Kernel audit output is inconsistent, hard to parse

Wed Jan 30 14:26:58 UTC 2008

On Tuesday 29 January 2008 5:56:36 pm John Dennis wrote:
> The format of audit messages from the kernel is a mess. The
> bottom line is one cannot parse the audit messages without special
> case knowledge of each audit message because the data formatting does
> not follow any regular rules.
>
> I don't know how it got this way, but it really needs to be fixed.

I agree.

> Suggested Fix:
> --------------
>
> Most of these problems can easily be fixed if there is exactly one
> central place to format an audit field value. The function
> audit_log_vformat() could very easily ensure consistent formatting via
> % format specifiers in the format string, e.g.:
>
>      audit_log_format("n=%d path=%s", n, path);
>
> Building audit output piecewise would be deprecated, e.g. these types
> of sequences would be eliminated.
>
>      audit_log_format(ab, " n=%d", n);
>      audit_log_format(ab, " name=");
>      audit_log_foo();
>
> and replaced with:
>
>      audit_log_format(ab, " n=%d name=%s", foo_to_string(foo));
>
> Whenever audit_log_vformat() encounters a % format specifier it
> formats to a string, then it converts the string to an escaped quoted
> string, and then inserts the escaped quoted string into the buffer
> (e.g. n="123" name="foo bar\n" )
>
> This way the formatting is consistent, easy to apply, and is never
> special cased by the caller.

I'm afraid that your proposed solution is not enough as it still relies on the 
caller for the overall message format.  I'm a firm believer that if you have 
strict requirements that need to be met (I think we do, your concerns are not 
new) you need to enforce those requirements through the API, relying on 
others to adhere to a "gentlemen's agreement" regarding the careful use of a 
flexible API is always going to be problematic.

What I have in mind is an API similar to the following:

 /* Audit field names */
 enum {
   AUD_NAME_UID,
   AUD_NAME_GUID,
   AUD_NAME_PATH,
   ... etc ...
 }

 /* Audit field value types */
 enum {
   AUD_TYPE_BOOL,
   AUD_TYPE_U32,
   AUD_TYPE_S32,
   AUD_TYPE_U64,
   AUD_TYPE_S64,
   AUD_TYPE_STRING,
   AUD_TYPE_STRING_RAW,
   ... etc ...
 } audit_value_type;

 /**
  * audit_log_field - Record a name=value field in the audit message
  * @buffer: Audit buffer/message
  * @name: Audit message field name
  * @type: Audit message field value type
  * @length: Audit message field value length
  * @value: Audit message field value
  *
  * Description:
  * Record a name=value pair in the audit message specified by @buffer,
  * the value in @value is automatically formatted according to @type.
  */
 void audit_log_field(buffer, name, type, length, value);

So the following code snippet would record a UID and PATH fields:

 audit_log_field(buffer, AUD_NAME_UID, sizeof(my_uid), my_uid);
 audit_log_field(buffer, AUD_NAME_PATH, my_path_len, my_path);

The way I see it, there are three main advantages to this approach: first, the 
caller must use a well defined field name, second, the caller is not 
responsible for any of the message formatting, third, we free the API from 
dealing with audit messages in a particular format (i.e. the message no 
longer needs to be in a string representation, it could be in a binary 
format ... or both).  Done right, an API similar to the one above should 
solve a good deal of the variability in the audit messages while at the same 
time opening the door for future optimizations.

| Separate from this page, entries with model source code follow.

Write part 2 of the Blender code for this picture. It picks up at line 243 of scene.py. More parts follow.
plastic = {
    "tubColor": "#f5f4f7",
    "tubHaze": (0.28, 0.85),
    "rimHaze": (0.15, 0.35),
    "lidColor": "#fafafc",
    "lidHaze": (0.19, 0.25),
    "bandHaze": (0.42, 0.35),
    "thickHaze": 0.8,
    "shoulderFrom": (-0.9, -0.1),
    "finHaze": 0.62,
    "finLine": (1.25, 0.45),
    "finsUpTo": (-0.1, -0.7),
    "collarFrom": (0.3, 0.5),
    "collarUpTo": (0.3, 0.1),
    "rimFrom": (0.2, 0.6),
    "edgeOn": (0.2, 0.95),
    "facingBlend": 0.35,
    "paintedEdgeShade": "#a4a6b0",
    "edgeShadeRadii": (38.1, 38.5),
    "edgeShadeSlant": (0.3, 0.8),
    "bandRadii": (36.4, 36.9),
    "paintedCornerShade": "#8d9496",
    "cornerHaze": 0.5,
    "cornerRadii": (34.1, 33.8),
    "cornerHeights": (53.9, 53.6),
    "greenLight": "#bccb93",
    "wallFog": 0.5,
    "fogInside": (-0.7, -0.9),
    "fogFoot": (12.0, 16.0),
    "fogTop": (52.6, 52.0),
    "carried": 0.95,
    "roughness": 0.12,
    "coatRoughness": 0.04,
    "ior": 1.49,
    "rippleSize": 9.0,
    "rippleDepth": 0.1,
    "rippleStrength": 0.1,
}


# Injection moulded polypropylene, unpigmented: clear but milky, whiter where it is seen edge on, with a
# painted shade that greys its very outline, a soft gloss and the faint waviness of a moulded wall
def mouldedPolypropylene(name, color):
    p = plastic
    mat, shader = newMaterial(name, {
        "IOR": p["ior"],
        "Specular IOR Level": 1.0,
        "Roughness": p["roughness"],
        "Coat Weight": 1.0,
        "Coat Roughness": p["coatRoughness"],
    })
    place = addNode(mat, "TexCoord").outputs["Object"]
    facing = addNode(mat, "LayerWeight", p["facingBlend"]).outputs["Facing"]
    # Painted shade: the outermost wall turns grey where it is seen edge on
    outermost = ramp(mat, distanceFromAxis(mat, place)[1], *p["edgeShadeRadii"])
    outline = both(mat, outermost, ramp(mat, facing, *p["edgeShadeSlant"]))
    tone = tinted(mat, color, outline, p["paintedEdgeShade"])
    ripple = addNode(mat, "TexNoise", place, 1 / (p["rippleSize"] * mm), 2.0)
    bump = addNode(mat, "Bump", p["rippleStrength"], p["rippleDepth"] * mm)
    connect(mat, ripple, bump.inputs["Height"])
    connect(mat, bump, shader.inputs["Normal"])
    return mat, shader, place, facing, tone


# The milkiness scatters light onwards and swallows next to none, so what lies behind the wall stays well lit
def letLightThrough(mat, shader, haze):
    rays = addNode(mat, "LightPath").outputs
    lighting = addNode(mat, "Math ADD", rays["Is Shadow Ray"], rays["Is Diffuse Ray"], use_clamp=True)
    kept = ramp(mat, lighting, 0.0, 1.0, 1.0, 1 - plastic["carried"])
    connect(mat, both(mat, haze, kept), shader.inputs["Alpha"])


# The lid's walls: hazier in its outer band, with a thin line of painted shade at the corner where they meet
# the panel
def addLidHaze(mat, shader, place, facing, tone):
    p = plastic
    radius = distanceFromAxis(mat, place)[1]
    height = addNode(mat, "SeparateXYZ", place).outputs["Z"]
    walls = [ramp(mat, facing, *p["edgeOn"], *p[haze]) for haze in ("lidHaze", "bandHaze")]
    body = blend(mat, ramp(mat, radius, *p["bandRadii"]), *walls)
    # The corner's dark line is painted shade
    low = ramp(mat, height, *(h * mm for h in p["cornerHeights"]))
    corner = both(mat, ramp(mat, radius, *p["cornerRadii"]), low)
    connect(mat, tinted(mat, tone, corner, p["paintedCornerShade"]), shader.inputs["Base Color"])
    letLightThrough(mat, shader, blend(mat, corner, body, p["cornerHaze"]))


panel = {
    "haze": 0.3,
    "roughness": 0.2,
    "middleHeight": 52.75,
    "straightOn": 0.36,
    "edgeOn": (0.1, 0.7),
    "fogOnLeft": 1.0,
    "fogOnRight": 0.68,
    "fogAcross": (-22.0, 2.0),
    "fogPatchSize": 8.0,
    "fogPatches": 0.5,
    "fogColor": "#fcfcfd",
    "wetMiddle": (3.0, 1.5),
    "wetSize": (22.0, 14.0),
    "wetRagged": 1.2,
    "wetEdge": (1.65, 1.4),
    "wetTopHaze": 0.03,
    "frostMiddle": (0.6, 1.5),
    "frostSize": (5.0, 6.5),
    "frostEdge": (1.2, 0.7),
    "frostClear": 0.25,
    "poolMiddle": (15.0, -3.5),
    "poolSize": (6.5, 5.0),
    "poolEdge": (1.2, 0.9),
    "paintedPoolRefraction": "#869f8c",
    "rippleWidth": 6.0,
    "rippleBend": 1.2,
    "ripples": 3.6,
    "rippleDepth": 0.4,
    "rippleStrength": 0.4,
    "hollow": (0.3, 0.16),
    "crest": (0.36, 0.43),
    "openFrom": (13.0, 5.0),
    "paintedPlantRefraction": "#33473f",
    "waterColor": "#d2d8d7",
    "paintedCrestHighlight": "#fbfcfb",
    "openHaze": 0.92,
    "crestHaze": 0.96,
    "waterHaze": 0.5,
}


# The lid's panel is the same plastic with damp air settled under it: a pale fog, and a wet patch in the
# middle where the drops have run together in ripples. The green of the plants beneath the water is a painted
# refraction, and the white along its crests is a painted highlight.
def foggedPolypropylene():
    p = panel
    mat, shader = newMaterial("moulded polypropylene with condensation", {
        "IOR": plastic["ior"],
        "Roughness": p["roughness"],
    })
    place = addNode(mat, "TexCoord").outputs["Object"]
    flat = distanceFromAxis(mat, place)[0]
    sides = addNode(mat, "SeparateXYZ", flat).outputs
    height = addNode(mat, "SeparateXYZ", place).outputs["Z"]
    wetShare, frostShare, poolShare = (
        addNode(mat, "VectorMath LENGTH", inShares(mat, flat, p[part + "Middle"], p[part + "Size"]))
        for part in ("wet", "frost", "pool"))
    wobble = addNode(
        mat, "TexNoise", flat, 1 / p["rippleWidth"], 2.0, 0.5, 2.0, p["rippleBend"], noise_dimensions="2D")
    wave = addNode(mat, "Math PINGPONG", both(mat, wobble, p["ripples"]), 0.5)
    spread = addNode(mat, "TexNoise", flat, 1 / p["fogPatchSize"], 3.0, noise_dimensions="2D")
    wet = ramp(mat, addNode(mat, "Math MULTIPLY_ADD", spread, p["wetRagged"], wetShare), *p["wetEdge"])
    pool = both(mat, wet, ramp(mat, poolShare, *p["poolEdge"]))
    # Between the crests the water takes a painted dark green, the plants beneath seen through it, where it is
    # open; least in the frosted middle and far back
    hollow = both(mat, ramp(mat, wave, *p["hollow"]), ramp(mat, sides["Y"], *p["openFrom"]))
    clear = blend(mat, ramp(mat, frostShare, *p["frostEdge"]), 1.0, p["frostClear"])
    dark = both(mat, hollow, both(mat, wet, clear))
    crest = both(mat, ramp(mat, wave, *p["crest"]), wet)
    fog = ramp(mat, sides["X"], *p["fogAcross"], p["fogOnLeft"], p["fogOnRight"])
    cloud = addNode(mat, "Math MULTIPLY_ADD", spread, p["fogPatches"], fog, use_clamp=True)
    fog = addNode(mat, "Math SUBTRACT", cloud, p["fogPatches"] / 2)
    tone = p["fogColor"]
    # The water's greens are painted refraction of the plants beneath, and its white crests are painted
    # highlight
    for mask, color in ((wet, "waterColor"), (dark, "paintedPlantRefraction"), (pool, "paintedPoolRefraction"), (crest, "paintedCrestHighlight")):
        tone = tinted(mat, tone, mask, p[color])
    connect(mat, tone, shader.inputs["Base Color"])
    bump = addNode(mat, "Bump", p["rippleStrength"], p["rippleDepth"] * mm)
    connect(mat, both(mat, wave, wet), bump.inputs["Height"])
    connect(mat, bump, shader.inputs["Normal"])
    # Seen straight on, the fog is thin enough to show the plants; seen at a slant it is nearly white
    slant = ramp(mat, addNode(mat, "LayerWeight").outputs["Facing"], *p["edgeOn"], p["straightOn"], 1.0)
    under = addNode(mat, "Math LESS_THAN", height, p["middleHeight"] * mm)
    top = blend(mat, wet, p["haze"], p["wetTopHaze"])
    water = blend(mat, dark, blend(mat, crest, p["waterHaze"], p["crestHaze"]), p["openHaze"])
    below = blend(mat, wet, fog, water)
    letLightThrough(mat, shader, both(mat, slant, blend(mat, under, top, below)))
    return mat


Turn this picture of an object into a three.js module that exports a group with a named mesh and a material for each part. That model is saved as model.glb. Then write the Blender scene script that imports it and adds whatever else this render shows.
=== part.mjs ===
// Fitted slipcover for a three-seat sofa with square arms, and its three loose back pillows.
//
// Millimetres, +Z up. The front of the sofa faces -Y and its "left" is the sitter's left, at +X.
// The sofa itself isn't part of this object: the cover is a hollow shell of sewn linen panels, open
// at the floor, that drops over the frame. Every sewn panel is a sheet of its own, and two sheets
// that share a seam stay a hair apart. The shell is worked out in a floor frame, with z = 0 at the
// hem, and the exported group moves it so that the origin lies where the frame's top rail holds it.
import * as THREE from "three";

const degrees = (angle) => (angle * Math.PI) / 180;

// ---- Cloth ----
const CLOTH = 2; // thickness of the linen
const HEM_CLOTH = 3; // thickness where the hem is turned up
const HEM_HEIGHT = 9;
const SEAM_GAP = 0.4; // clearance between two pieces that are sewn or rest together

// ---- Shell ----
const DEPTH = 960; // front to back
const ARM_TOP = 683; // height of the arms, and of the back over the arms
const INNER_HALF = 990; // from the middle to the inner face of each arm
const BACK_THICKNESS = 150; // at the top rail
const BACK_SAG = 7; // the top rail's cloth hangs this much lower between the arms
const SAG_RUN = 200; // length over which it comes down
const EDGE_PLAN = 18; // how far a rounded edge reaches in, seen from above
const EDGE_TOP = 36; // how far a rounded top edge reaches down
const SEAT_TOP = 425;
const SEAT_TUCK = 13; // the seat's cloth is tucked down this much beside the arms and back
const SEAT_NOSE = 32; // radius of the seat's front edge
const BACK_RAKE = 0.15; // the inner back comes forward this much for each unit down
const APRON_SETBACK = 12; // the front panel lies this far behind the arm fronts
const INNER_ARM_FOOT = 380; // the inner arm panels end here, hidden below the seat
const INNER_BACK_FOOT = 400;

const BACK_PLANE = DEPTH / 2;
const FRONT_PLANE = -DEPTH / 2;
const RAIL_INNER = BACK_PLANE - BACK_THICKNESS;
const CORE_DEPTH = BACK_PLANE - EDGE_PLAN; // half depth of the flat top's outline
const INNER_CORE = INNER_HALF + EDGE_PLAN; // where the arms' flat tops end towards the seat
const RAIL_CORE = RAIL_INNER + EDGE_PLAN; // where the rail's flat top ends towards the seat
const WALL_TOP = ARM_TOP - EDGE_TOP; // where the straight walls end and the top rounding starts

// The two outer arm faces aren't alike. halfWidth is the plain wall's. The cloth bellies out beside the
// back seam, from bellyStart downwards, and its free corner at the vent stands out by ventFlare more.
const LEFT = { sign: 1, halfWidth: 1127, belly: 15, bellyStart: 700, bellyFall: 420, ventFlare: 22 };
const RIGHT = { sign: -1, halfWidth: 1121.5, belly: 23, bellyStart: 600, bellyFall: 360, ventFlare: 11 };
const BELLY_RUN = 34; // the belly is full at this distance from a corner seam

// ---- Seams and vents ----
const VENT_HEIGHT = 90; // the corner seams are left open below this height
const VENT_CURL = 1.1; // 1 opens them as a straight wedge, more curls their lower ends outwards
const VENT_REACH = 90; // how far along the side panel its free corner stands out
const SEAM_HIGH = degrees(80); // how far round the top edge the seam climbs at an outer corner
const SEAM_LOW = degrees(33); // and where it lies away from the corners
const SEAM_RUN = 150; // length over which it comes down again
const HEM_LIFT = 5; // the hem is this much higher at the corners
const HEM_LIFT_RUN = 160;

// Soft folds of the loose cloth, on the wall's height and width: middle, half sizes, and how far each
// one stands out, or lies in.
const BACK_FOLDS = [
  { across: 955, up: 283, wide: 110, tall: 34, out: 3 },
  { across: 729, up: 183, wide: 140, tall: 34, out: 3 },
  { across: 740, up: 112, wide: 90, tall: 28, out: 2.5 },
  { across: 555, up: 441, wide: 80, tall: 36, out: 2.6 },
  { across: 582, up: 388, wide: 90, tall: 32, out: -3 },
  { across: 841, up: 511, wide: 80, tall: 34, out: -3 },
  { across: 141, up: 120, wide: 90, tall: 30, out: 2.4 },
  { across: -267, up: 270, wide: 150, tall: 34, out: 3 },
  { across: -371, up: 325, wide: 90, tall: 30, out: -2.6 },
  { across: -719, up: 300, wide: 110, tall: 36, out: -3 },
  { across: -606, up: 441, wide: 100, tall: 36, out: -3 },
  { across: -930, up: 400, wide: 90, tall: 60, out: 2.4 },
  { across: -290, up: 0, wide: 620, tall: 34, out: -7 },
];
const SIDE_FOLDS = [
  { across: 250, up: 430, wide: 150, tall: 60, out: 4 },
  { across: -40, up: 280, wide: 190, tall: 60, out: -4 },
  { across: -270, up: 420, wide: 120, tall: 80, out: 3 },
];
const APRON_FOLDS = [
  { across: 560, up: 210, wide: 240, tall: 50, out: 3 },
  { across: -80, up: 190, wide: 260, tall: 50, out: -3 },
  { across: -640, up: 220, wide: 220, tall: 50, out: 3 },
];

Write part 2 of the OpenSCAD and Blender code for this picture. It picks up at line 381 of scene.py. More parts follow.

> Auparse is not the answer:
> --------------------------
>
> Auparse is not the answer to irregular kernel audit message
> formatting. First of all it forces auparse to have special case logic
> which is not 100% robust and is tied to the kernel source code
> version.

I also agree.

> While we're at it:
> ------------------
>
> If we do fix the format of audit messages we might as well fix some
> other inconsistencies at the same time.
>
> 1) The initial part of AVC messages do not follow the standard
>     name=value formatting used everywhere else in audit.

I believe there are long standing issues here, revolving around SELinux's 
desire to emit AVC messages regardless of the state of audit.  I can't say 
I've payed too much attention to this in the past but there should be plenty 
of info in the archives (check the SELinux list too).

You might be better off dealing with the above API changes first then dealing 
with this.

> What has to change and what's optional:
> ---------------------------------------
>
> The formatting of name/value pairs in the kernel must be fixed, it is
> simply impossible to correctly parse in it's current state.
>
> The rest of the suggested changes are syntactic sugar which would make
> parsing easier because of regular syntax, but they are not
> critical. We could retain the existing formats if backwards
> compatibility is felt to trump syntactic cleanliness and ease in
> parsing. It's a judgment call over when and how to introduce change
> and the anticipated impact.

All reasons for why I think we need to remove as much of the formatting 
decisions from the caller.

-- 
paul moore
linux security @ hp